▶ Goal:
Give back, unchanged, the line with "addLid(chlorinator);", the line with "obj.parent = None", and every line between them, and no other line.

▶ Provided data:
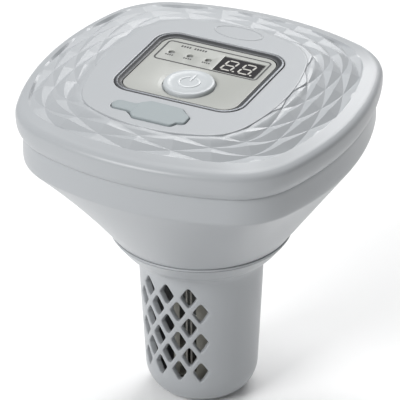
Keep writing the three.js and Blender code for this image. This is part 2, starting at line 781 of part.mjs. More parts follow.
function headORing() {
  const centre = 22.75;
  const r = 0.9;
  const profile = [];
  for (let i = 0; i <= 8; i++) {
    const angle = (2 * Math.PI * i) / 8;
    profile.push([centre + r * Math.cos(angle), 97.5 + r * Math.sin(angle)]);
  }
  return lathe(profile, 32);
}

function terminalStud(x) {
  const profile = [
    [0, 88.9],
    [2, 88.9],
    [2, 107.6],
    [1.4, 108.2],
    [0, 108.2],
  ];
  return lathe(profile, 14).translate(x, 0, 0);
}

function terminalNut(x) {
  return cut(disc(4, 103.3, 106.1, x, 0, 6), disc(2.3, 100, 110, x, 0, 14));
}

function electrodePlate(x) {
  return block(x - 0.45, x + 0.45, -HALF_PLATE, HALF_PLATE, PACK_LOW_Z, 88.3);
}

// Pale posts that stand between the plates at their front and back edges, on one base.
function plateGuide() {
  let guide = prism(roundedRect(-14.9, 14.9, -20, 20, 4), PACK_LOW_Z - 3.3, PACK_LOW_Z - GAP, 3);
  for (const { x, half, y } of GUIDE_POSTS) {
    for (const way of [-1, 1]) {
      const y0 = way * y - 1.5;
      guide = guide.add(block(x - half, x + half, y0, y0 + 3, PACK_LOW_Z - 2, HEAD_LOW_Z - GAP));
    }
  }
  return guide;
}

// ---------------------------------------------------------------- cage
function ellipseQuarter(rCentre, zCentre, a, b, steps) {
  const points = [];
  for (let i = 0; i <= steps; i++) {
    const angle = (Math.PI / 2) * (i / steps);
    points.push([rCentre + a * Math.sin(angle), zCentre - b * Math.cos(angle)]);
  }
  return points;
}

function cageProfile() {
  const outer = [
    ...ellipseQuarter(FOOT_R, WALL_LOW.z, WALL_LOW.r - FOOT_R, WALL_LOW.z, 4),
    [WALL_TOP.r, WALL_TOP.z],
    [33.2, 77.4],
    [35.4, 81.3],
    [40.5, 85.6],
    [44.2, 90],
    [47.2, 93.6],
    [47.2, CAGE_RIM_Z],
  ];
  const floorZ = CAGE_WALL;
  const innerLow = WALL_LOW.r - CAGE_WALL;
  const inner = [
    [CAGE_BORE_R, CAGE_RIM_Z],
    [CAGE_BORE_R, 88.6],
    [37.8, 86.6],
    [32.4, 82.2],
    [30.2, 78],
    [WALL_TOP.r - CAGE_WALL, WALL_TOP.z],
    ...ellipseQuarter(FOOT_R - 1, WALL_LOW.z, innerLow - FOOT_R + 1, WALL_LOW.z - floorZ, 3).reverse(),
  ];
  return [[0, 0], ...outer, ...inner, [0, floorZ]];
}

function diamondHole(azimuthDeg, z) {
  const tip = 1.1;
  const side = 0.8;
  const w = HOLE_HALF_WIDTH;
  const h = HOLE_HALF_HEIGHT;
  const quarter = [
    [w, side],
    [tip, h],
  ];
  const half = [...quarter, ...quarter.map(([x, y]) => [-x, y]).reverse()];
  const outline = [...half, ...half.map(([x, y]) => [-x, -y])];
  const shape = new THREE.Shape(outline.map(([x, y]) => new THREE.Vector2(x, y)));
  const geometry = new THREE.ExtrudeGeometry(shape, { depth: 16, bevelEnabled: false });
  geometry.rotateX(Math.PI / 2).translate(0, -22, z);
  return solidOf(geometry.rotateZ(THREE.MathUtils.degToRad(azimuthDeg)));
}

function cage() {
  let body = solidOf(lathe(cageProfile(), 48));
  for (const face of [0, 180]) {
    for (let column = 0; column < HOLE_COLUMNS; column++) {
      const offset = column - (HOLE_COLUMNS - 1) / 2;
      const azimuth = face + HOLE_CENTRE_DEG + HOLE_STEP_DEG * offset;
      const low = HOLE_LOW_Z + (column % 2 === 1 ? HOLE_PITCH / 2 : 0);
      for (let row = 0; row < HOLE_ROWS; row++) {
        body = cut(body, diamondHole(azimuth, low + HOLE_PITCH * row));
      }
    }
  }
  for (let i = 0; i < 4; i++) {
    const angle = (Math.PI / 2) * i + Math.PI / 4;
    body = cut(body, disc(2, -1, 6, 11 * Math.cos(angle), 11 * Math.sin(angle), 12));
  }
  return addLugs(body, CAGE_LUG);
}

function neckRing() {
  const profile = [
    [41.5, 94.6],
    [47.3, 94.6],
    [47.5, 94.95],
    [47.3, 95.3],
    [41.5, 95.3],
    [41.5, 94.6],
  ];
  return lathe(profile, 48);
}

// ---------------------------------------------------------------- assembly
const chlorinator = new THREE.Group();

function place(parent, name, shape, finish) {
  const geometry = shape.isBufferGeometry ? shape : geometryOf(shape);
  const mesh = new THREE.Mesh(geometry, finish);
  mesh.name = name;
  parent.add(mesh);
}

function addLid(parent) {
  place(parent, "top_cover", topCover(), HOUSING);
  place(parent, "panel_frame", panelFrame(), CHROME);
  place(parent, "panel_plate", panelPlate(), FACE_PLATE);
  place(parent, "display_module", displayModule(), DISPLAY_BLACK);
  for (const [level, x] of Object.entries(LIGHTS)) place(parent, `light_${level}`, lightPipe(x), CLEAR_LIGHT);
  place(parent, "power_button", powerButton(), BUTTON_WHITE);
  place(parent, "button_seal", buttonSeal(), DARK_RUBBER);
  place(parent, "button_switch", buttonSwitch(), BLACK_PLASTIC);
  place(parent, "display_board", displayBoard(), BOARD_GREEN);
  corners(DISPLAY_POST).forEach(([x, y], i) => {
    const shape = screw(x, y, DISPLAY_BOARD_Z - GAP, 8, 3, 1.3, true);
    place(parent, `display_board_screw_${i + 1}`, shape, STEEL);
  });
  place(parent, "flap_anchor", flapAnchor(), RUBBER);
  place(parent, "charge_flap", chargeFlap(), RUBBER);
  place(parent, "charge_socket", chargeSocket(), BLACK_PLASTIC);
  place(parent, "lid_gasket", lidGasket(), DARK_RUBBER);
}

function addHull(parent) {
  place(parent, "hull", hull(), HOUSING);
  place(parent, "battery_tray", batteryTray(), BLACK_PLASTIC);
  for (let i = 0; i < 4; i++) {
    place(parent, `battery_cell_${i + 1}`, batteryCell((i - 1.5) * BATTERY_PITCH), BATTERY_BLUE);
  }
  const end = BATTERY_LENGTH / 2 + GAP;
  place(parent, "battery_tab_front", batteryTab(-end - 0.5, -end), NICKEL);
  place(parent, "battery_tab_back", batteryTab(end, end + 0.5), NICKEL);
  place(parent, "battery_strap", batteryStrap(), BLACK_PLASTIC);
  TRAY_SCREW_YS.forEach((y, i) => {
    const shape = screw(0, y, TRAY_Z + 2.2 + GAP, 9, 3, 1.4, false);
    place(parent, `tray_screw_${i + 1}`, shape, STEEL);
  });
  place(parent, "main_board", mainBoard(), BOARD_GREEN);
  corners(BOARD_POST).forEach(([x, y], i) => {
    const shape = screw(x, y, PART_Z, 9, 3, 1.4, false);
    place(parent, `main_board_screw_${i + 1}`, shape, STEEL);
  });
  place(parent, "inductor", inductor(), FERRITE);
  place(parent, "capacitor", capacitor(), BLACK_PLASTIC);
  place(parent, "board_connector", block(-7, 7, -37.5, -30.5, PART_Z, PART_Z + 6), FACE_PLATE);
  place(parent, "ribbon_cable", ribbonCable(), CLEAR_LIGHT);
  place(parent, "electrode_wire_1", electrodeWire(1), WIRE_RED);
  place(parent, "electrode_wire_2", electrodeWire(-1), WIRE_BLACK);
}

function addElectrodeCell(parent) {
  HEAD_SCREWS.forEach(([x, y], i) => {
    place(parent, `head_screw_${i + 1}`, screw(x, y, 92.3, 8, 2.8, 1.2, true), STEEL);
  });
  const pack = new THREE.Group();
  pack.rotation.z = THREE.MathUtils.degToRad(CELL_TURN_DEG);
  parent.add(pack);
  place(pack, "electrode_head", electrodeHead(), POST_BEIGE);
  place(pack, "head_o_ring", headORing(), DARK_RUBBER);
  [-6.7, 6.7].forEach((x, i) => {
    place(pack, `terminal_stud_${i + 1}`, terminalStud(x), TITANIUM);
    place(pack, `terminal_nut_${i + 1}`, terminalNut(x), STEEL);
  });
  PLATE_OFFSETS.forEach((x, i) => place(pack, `electrode_plate_${i + 1}`, electrodePlate(x), TITANIUM));
  place(pack, "plate_guide", plateGuide(), POST_BEIGE);
}

addLid(chlorinator);
addHull(chlorinator);
addElectrodeCell(chlorinator);
place(chlorinator, "neck_ring", neckRing(), CHROME);
place(chlorinator, "cage", cage(), HOUSING);

export default chlorinator;
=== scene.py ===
"""Looks of the floating salt chlorinator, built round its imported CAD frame.

Pieces are written in millimetres in the row frame: +Z up, the panel's lower edge towards -Y.
"""

import json
import math

import bmesh
import bpy
import numpy as np
from mathutils import Matrix, Vector
from mathutils.geometry import delaunay_2d_cdt

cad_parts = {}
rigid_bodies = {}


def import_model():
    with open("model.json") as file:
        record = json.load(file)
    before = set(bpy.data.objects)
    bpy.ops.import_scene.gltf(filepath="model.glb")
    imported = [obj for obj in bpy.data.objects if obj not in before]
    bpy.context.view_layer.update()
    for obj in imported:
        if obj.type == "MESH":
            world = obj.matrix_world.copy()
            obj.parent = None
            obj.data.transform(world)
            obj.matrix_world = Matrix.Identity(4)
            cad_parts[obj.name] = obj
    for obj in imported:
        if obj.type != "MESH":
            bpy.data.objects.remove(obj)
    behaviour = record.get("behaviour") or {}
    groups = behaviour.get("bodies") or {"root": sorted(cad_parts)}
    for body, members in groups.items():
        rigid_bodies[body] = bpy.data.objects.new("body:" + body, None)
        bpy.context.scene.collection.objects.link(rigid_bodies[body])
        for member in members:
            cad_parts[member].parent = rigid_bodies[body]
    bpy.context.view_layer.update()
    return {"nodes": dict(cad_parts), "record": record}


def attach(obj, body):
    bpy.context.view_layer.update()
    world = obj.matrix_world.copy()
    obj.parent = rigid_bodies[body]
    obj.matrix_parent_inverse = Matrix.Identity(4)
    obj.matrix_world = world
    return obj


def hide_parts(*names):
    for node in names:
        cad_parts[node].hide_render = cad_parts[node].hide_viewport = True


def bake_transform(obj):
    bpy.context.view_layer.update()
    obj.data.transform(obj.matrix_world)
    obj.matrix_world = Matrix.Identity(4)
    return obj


MM = 0.001

# ------------------------------------------------------------------ sizes shared by the pieces
HALF_WIDTH = 88.0
TOP_Z = 186.7
LID_RIM_Z = 163.4
HULL_RIM_Z = 163.1
HULL_BASE_Z = 95.6
HULL_BASE_R = 47.0
FUNNEL_TOP_Z = 148.4
FUNNEL_TOP_W = 84.95
SIDE_ARC = 1.84  # plan outline: radius of the bowed sides, per half width
CORNER_ARC = 0.46  # plan outline: radius of the corners, per half width

FACET_COLUMNS = 24
FACET_ROWS = 6
FACET_STEPS = 8  # grid steps across one facet column or row
FACET_EDGE_ROW = -0.2  # where the smooth border ends, outside row 0
FACET_DEPTH = 1.9
FACET_OUTER = (79.5, 78.0)  # half sizes of row 0, along X and Y
FACET_PITCH = (5.0, 4.67)  # how much each further row closes in, along X and Y
FACET_SHIFT = (-2.0, 0.5)  # centre of row 0 along X, and its move from row to row
FACET_SPARE_STEPS = 5  # grid steps that run on under the plateau
FACET_TAPER = (0.06, 0.35)  # fraction beyond the plateau's edge with full depth, and least share of it

CREST = 0.962  # fraction at which the crowned ring meets the rounded edge
CREST_Z = 178.34
DOME_POWER = 1.25
PLATEAU = (52.0, 58.7, -5.8)  # half sizes and centre in Y
PLATEAU_STEP = 0.35
PLATEAU_LOW_Z = 180.0
RECESS = (-37, 37, -34.3, 33.4, 12)  # panel recess: X range, Y range and corner radius
RECESS_OPENING = (-30.5, 30.5, -29, 27, 7)  # opening in its floor, in the same order
RECESS_FLOOR_Z = 183.7
POCKET_GAP = 0.35  # room between the flap and its pocket
POCKET_FLOOR_Z = 185.5
EMBLEM = (13.4, 6.0, 45.8)  # half sizes and centre in Y

PANEL_TRIM = (-36.7, 36.7, -34.0, 33.1, 11.7)
PANEL_FACE = (-32.5, 32.5, -29.8, 28.9, 8)
PANEL_LINE = (-29.9, 29.5, 4.4, 25.6, 2.6)
PANEL_LINE_WIDTH = 0.95
PRINT_SINK = 0.05  # how far print and digits stand into the surface below
PRINT_RISE = 0.05
PLATE_THICKNESS = 1.6
BUTTON = (0.0, -12.8)
BUTTON_R = 13.4
BUTTON_TOP_Z = 187.1
BUTTON_ROUND = 1.2
MARK_R = 5.3
MARK_HALF_WIDTH = 0.62
DISPLAY = (15.7, 13.95, 23.0, 15.3)  # centre, width, height
DIGIT_HALF_WIDTH = 2.9
DIGIT_HALF_HEIGHT = 4.9
DIGIT_SLANT = math.tan(math.radians(6))
BAR_GAP = 0.35  # between a bar's pointed end and the digit's corner
BAR_HALF_WIDTH = 0.52
DIGIT_RISE = 0.04
LIGHTS = (-23.2, -12.7, -2.1)
LIGHT_Y = 14.1
LIGHT_R = 1.5
LIGHT_LOW_Z = 172.2
LIGHT_SINK = 1.2  # from the plate's face down to the light's dome
LIGHT_DOME = 0.5
SOCKET = (0.0, -48.4)
SOCKET_R = 4.6
SOCKET_LOW_Z = 177.0
STRAP_Y = -49.2
STRAP_X = (-25.5, -22.0, -12.2)  # root's round end, end of its rounding, and the pad
FLAP_LOW_Z = 185.85
PLATE_Z = 185.7

HOLE_COLUMNS = 7
HOLE_STEP = 11.25
HOLE_CENTRE = -8.4  # azimuth of the middle column, from the front towards +X
HOLE_ROWS = 3
HOLE_PITCH = 18.6
HOLE_LOW_Z = 22.5
HOLE_HALF_WIDTH = 4.45
HOLE_HALF_HEIGHT = 6.95
CELL_TURN_DEG = 26.3  # turn of the electrode pack about Z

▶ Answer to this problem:
addLid(chlorinator);
addHull(chlorinator);
addElectrodeCell(chlorinator);
place(chlorinator, "neck_ring", neckRing(), CHROME);
place(chlorinator, "cage", cage(), HOUSING);

export default chlorinator;
=== scene.py ===
"""Looks of the floating salt chlorinator, built round its imported CAD frame.

Pieces are written in millimetres in the row frame: +Z up, the panel's lower edge towards -Y.
"""

import json
import math

import bmesh
import bpy
import numpy as np
from mathutils import Matrix, Vector
from mathutils.geometry import delaunay_2d_cdt

cad_parts = {}
rigid_bodies = {}


def import_model():
    with open("model.json") as file:
        record = json.load(file)
    before = set(bpy.data.objects)
    bpy.ops.import_scene.gltf(filepath="model.glb")
    imported = [obj for obj in bpy.data.objects if obj not in before]
    bpy.context.view_layer.update()
    for obj in imported:
        if obj.type == "MESH":
            world = obj.matrix_world.copy()
            obj.parent = None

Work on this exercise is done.